As someone who is outside the army, so doesn’t understand the army, I would think that the training is to dehumanise people, so that they do things that humans wouldn’t normally do...like shoot at people.
So I was fascinated by the insights of Brigadier General Michael Drowley
Who talked about it being the exact opposite; that the greatest motivation that they want to install in a soldier is love.
That in the end what soldiers are loyal to is not the nation,
not a political system,
not even the orders...
it’s the person in the left of them and the right of them...that’s who they are loyal to.
If you are going to be in a position of great danger, and soldiers often are,
then you need to trust the people round about you to be on your side,
that no matter what...they are there for you.
So when they go into any threatening or unknown situation what is going on in their mind is. ‘I am going to take care of the person on the right and the person on the left’
Because if those people don’t trust that you are, then the whole unit is in trouble; before it starts.
That is possibly one of the main reasons so many ex-veterans struggle outside the army.

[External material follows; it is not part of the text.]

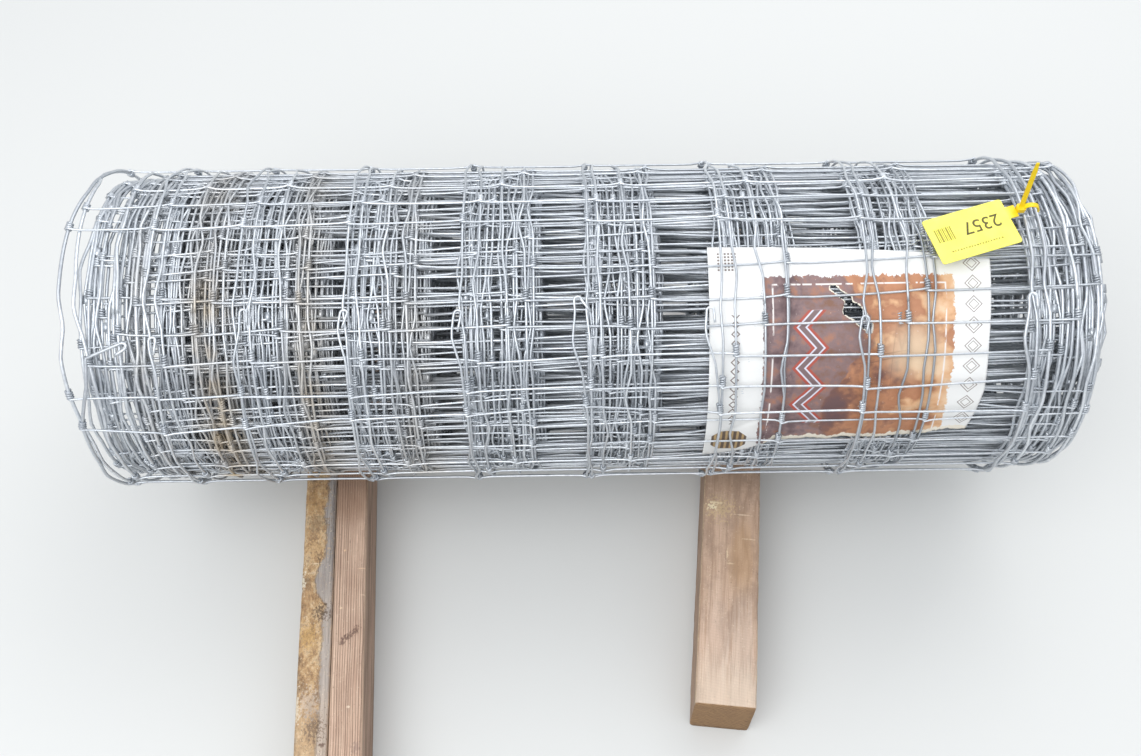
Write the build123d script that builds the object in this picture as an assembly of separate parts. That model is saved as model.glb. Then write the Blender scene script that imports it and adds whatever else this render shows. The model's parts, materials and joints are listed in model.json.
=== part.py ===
# A roll of woven wire field fence, lying on its side across three timber bearers.
# All lengths are millimetres. The roll's axis runs along X, its front is towards -Y,
# and the bearers stand on the floor at Z = 0.
from build123d import *
from math import degrees, sqrt
import os

inch = 25.4

# The fence: graduated gaps between its line wires, from the close-meshed edge to the wide one
wire_gaps = [inch * gap for gap in (3, 3.5, 4, 4.5, 5, 5.5, 6, 7)]

# The roll. Each turn lies a little further along X than the one wound over it, so every line
# wire makes a band of turns, and the outer turns stand out past the inner ones at one end.
roll_radius = 187
bore_radius = 45
band_width = 84
band_shoulder = 4
band_relief = 4
shortest_relief = 8
stray_turn = 26
dish_radius_step = 14
lip_thickness = 6

# The turns as they show on the ends
end_ridges = 10
ridge_depth = 5

# The paper label, held under the outer turns. Angles rise from the front of the roll to its top.
label_start = 643
label_width = 294
label_low_angle = -7
label_high_angle = 82
label_thickness = 0.4
label_cover = 16
label_clearance = 0.2
label_margin = 3

# The plastic lot tag, moulded in one piece with the strap that ties it to the fence
tag_length = 90
tag_width = 54
tag_thickness = 1.2
tag_corner = 3
tag_middle = 917
tag_angle = 82.5
tag_turn = 17
neck_width = 14
neck_length = 10
neck_offset = 9
head_length = 9
head_width = 8
head_height = 6
head_corner = 1.5
strap_width = 5
strap_thickness = 1.4
loop_radius = 10
tail_length = 62
tail_taper = 12
tail_tip_width = 3
tail_lean = 14
tag_clearance = 0.3

# The bearers: a pair of planed boards on edge, side by side, and one sawn timber
bearer_height = 89
board_thickness = 38
board_length = 914
board_gap = 0.6
board_edge_radius = 3
pair_start = 161
pair_turn = 3
pair_front = 530
timber_width = 70
timber_length = 800
timber_edge = 1.5
timber_middle = 715
timber_turn = -6.5
timber_front = 405
bearer_clearance = 0.1

# Worked out from the sizes above
wire_places = [sum(wire_gaps[:count]) for count in range(len(wire_gaps) + 1)]
fence_height = wire_places[-1]
axis_height = bearer_height + bearer_clearance + roll_radius
inner_radius = roll_radius - dish_radius_step
left_face = band_width
right_face = fence_height + band_width


# One end of the winding, from its outer radius in to the bore, as ridges side by side.
# The ridges are raised towards the outside, which is along -X or +X.
def end_ridge_points(face, outer_radius, outside):
    steps = 2 * end_ridges
    return [
        (
            face - outside * ridge_depth * (step % 2),
            outer_radius + (bore_radius - outer_radius) * step / steps,
        )
        for step in range(steps + 1)
    ]


# The outside of the roll: a raised band for each line wire, and shallow reliefs between
# the bands, where only the stay wires run.
def band_points():
    points = [(-stray_turn, roll_radius)]
    for place, next_place in zip(wire_places, wire_places[1:]):
        relief_start = place + band_width
        relief_end = next_place
        if relief_end - relief_start > shortest_relief + 2 * band_shoulder:
            points += [
                (relief_start, roll_radius),
                (relief_start + band_shoulder, roll_radius - band_relief),
                (relief_end - band_shoulder, roll_radius - band_relief),
                (relief_end, roll_radius),
            ]
    return points + [(fence_height + band_shoulder, roll_radius)]


# A piece of a ring round X: from one radius to another, between two angles
def ring_sector(start, width, inner, outer, low_angle, high_angle):
    section = Pos(start + width / 2, (inner + outer) / 2) * Rectangle(width, outer - inner)
    return revolve(Rot(X=180 - high_angle) * section, Axis.X, high_angle - low_angle)


def make_mesh_roll():
    lip = inner_radius - lip_thickness
    left_end = end_ridge_points(left_face, lip, -1)
    right_end = end_ridge_points(right_face, inner_radius, 1)
    outline = (
        left_end[::-1]
        + [(-stray_turn, roll_radius - lip_thickness)]
        + band_points()
        + right_end
    )
    winding = revolve(make_face(Polyline(*outline, close=True)), Axis.X)
    margin_angle = degrees(label_margin / roll_radius)
    pocket = ring_sector(
        label_start - label_margin,
        label_width + 2 * label_margin,
        roll_radius - label_cover - label_thickness - label_clearance,
        roll_radius + label_cover,
        label_low_angle - margin_angle,
        label_high_angle + margin_angle,
    )
    return winding - pocket


def make_paper_label():
    outer = roll_radius - label_cover
    return ring_sector(
        label_start, label_width, outer - label_thickness, outer, label_low_angle, label_high_angle
    )


# The strap's loop goes over a line wire, so it is an arch whose two legs end at the roll.
# The head stands on the arch's near leg, and the tail goes up out of the head.
def make_tag_strap(leg_length):
    ring = Circle(loop_radius) - Circle(loop_radius - strap_thickness)
    arch = ring & Pos(0, loop_radius / 2) * Rectangle(2 * loop_radius, loop_radius)
    leg = Rectangle(strap_thickness, leg_length)
    for side in (-1, 1):
        arch += Pos(side * (loop_radius - strap_thickness / 2), -leg_length / 2) * leg
    loop = extrude(Pos(loop_radius, 0, 0) * Rot(X=90) * arch, strap_width / 2, both=True)
    head = Box(head_length, head_width, head_height)
    head = Pos(0, 0, head_height / 2) * fillet(head.edges().filter_by(Axis.Z), head_corner)
    taper_start = tail_length - tail_taper
    tail_outline = Polyline(
        (-strap_width / 2, 0),
        (strap_width / 2, 0),
        (strap_width / 2, taper_start),
        (tail_tip_width / 2, tail_length),
        (-tail_tip_width / 2, tail_length),
        (-strap_width / 2, taper_start),
        close=True,
    )
    tail = extrude(Rot(X=90) * make_face(tail_outline), strap_thickness / 2, both=True)
    return loop + head + Pos(0, 0, head_height / 2) * Rot(X=-tail_lean) * tail


# The tag lies flat on the roll along its middle. Its strap stands beside that line, where
# the round of the roll falls away below the flat tag, so the legs reach down to the roll.
def make_lot_tag():
    plate = RectangleRounded(tag_length, tag_width, tag_corner)
    neck = Pos((tag_length + neck_length) / 2 - tag_corner, neck_offset) * Rectangle(
        neck_length + 2 * tag_corner, neck_width
    )
    flat = extrude(plate + neck, tag_thickness)
    strap_place = Rot(Z=tag_turn) * Pos((tag_length + head_length) / 2 + neck_length, neck_offset)
    strap_edge = strap_place.position.Y - strap_width / 2
    leg_length = roll_radius - sqrt(roll_radius**2 - strap_edge**2)
    strap = Pos(strap_place.position) * make_tag_strap(leg_length)
    tag = Rot(Z=tag_turn) * flat + strap
    return Rot(X=90 - tag_angle) * Pos(tag_middle, 0, roll_radius + tag_clearance) * tag


# A bearer lies along Y under the roll and is turned about the point under the roll's axis.
def place_bearer(bearer, length, middle, turn, front):
    return Pos(middle, 0) * Rot(Z=turn) * Pos(0, length / 2 - front, bearer_height / 2) * bearer


def make_board(side):
    board = Box(board_thickness, board_length, bearer_height)
    board = fillet(board.edges().filter_by(Axis.Y), board_edge_radius)
    beside = side * (board_thickness + board_gap) / 2
    pair_middle = pair_start + board_thickness + board_gap / 2
    return place_bearer(Pos(beside) * board, board_length, pair_middle, pair_turn, pair_front)


def make_timber():
    timber = Box(timber_width, timber_length, bearer_height)
    timber = chamfer(timber.edges().filter_by(Axis.Y), timber_edge)
    return place_bearer(timber, timber_length, timber_middle, timber_turn, timber_front)


lift = Pos(0, 0, axis_height)
pieces = {
    "mesh_roll": lift * make_mesh_roll(),
    "paper_label": lift * make_paper_label(),
    "lot_tag": lift * make_lot_tag(),
    "bearer_board_outer": make_board(-1),
    "bearer_board_inner": make_board(1),
    "bearer_timber": make_timber(),
}

# The origin is on the floor, under the middle of the whole
boxes = [piece.bounding_box() for piece in pieces.values()]
middle_x = (min(box.min.X for box in boxes) + max(box.max.X for box in boxes)) / 2
middle_y = (min(box.min.Y for box in boxes) + max(box.max.Y for box in boxes)) / 2
centring = Pos(-middle_x, -middle_y)

os.makedirs("parts", exist_ok=True)
for name, piece in pieces.items():
    export_step(centring * piece, f"parts/{name}.step")

print("The bore's axis is at Y", round(-middle_y, 3), "and Z", round(axis_height, 3))
print("The edge line wire of the outermost turn is at X", round(-middle_x, 3))
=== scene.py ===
# The looks of a roll of woven wire field fence on its bearers: the wound mesh wire by wire, the
# paper label under its outer turns, the plastic lot tag, and the weathered wood that it lies on.
from functools import partial, reduce
import json
import math
import bpy
import numpy as np
from mathutils import Matrix, Vector


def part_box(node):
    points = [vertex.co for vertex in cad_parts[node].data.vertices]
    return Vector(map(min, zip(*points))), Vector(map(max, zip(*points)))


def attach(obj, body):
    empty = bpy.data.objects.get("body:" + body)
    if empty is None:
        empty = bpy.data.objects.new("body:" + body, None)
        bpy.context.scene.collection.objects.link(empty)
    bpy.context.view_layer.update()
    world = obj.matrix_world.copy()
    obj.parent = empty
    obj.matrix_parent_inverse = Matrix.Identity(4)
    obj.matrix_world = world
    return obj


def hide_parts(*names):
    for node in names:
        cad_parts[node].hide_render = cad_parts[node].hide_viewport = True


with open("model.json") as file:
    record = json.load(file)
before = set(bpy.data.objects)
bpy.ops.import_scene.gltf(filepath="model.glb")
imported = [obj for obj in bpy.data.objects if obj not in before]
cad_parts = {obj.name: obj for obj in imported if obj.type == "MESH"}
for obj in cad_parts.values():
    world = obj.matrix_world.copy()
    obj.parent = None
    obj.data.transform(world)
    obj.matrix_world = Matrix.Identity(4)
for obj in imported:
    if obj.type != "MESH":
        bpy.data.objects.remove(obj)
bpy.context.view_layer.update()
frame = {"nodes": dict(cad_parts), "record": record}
print("The frame is in, with", len(frame["nodes"]), "nodes")

millimetre = 0.001
inch = 0.0254

# Where the roll lies, read from the frame
rollLow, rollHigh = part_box("mesh_roll")
bore = {mount["name"]: mount for mount in frame["record"]["mounts"]}["roll_bore"]
axisY, axisZ = bore["pos_m"][1:]
rollRadius = (rollHigh.z - rollLow.z) / 2
boreRadius = bore["dims"]["r_mm"] * millimetre


# A colour as the eye sees it, turned to the linear values that shaders work in
def linear(hexColour):
    parts = [int(hexColour[i:i + 2], 16) / 255 for i in (1, 3, 5)]
    curved = [part / 12.92 if part <= 0.04045 else ((part + 0.055) / 1.055) ** 2.4 for part in parts]
    return (*curved, 1.0)


# What the word after a node's type stands for
nodeModes = {"Math": "operation", "VectorMath": "operation", "Mix": "data_type",
             "MapRange": "interpolation_type"}


# Adds a node and gives back its first output in use, or the one asked for. Inputs are numbers, hex
# colours or other nodes' outputs: in order, by name, or both. A ramp's stops are places and colours.
def addNode(tree, kind, *inOrder, byName=None, out=None, stops=(), **settings):
    kind, *mode = kind.split()
    node = tree.nodes.new("ShaderNode" + kind)
    settings.update({nodeModes[kind]: word for word in mode})
    for name, value in settings.items():
        setattr(node, name, value)
    inUse = [socket for socket in node.inputs if socket.enabled]
    named = [(node.inputs[name], value) for name, value in (byName or {}).items()]
    for socket, value in [*zip(inUse, inOrder), *named]:
        if isinstance(value, bpy.types.NodeSocket):
            tree.links.new(value, socket)
        else:
            socket.default_value = linear(value) if isinstance(value, str) else value
    if stops:
        elements = node.color_ramp.elements
        while len(elements) < len(stops):
            elements.new(0.5)
        for element, (place, colour) in zip(elements, stops):
            element.position, element.color = place, linear(colour)
    return node.outputs[out] if out else next((socket for socket in node.outputs if socket.enabled), None)


# An empty material, and the function that adds nodes to it
def newMaterial(name):
    material = bpy.data.materials.new(name)
    material.use_nodes = True
    material.node_tree.nodes.clear()
    return material, partial(addNode, material.node_tree)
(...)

In the army they had that level of love, of trust, that those round about them are looking out for them...and in the outside they don’t know if anyone cares.
Every year we come out for Remembrance and we wonder when we will find true peace in the world.
All the people who died in all these wars, who continue to die in wars round the world, did it to secure the hope of peace.
We only honour them when we strive for peace.
But we only do that when we recognise the humanity in us all,
the need everyone has to feel that they matter,
that everyone wants to feel that they are heard, and seen and valued.
If we can treat all others like that,
if we just continually look at those to our left and right and think...’I have you, I am watching over you, I care for you,’
Then I believe we will be closer to peace than any bomb that is dropped.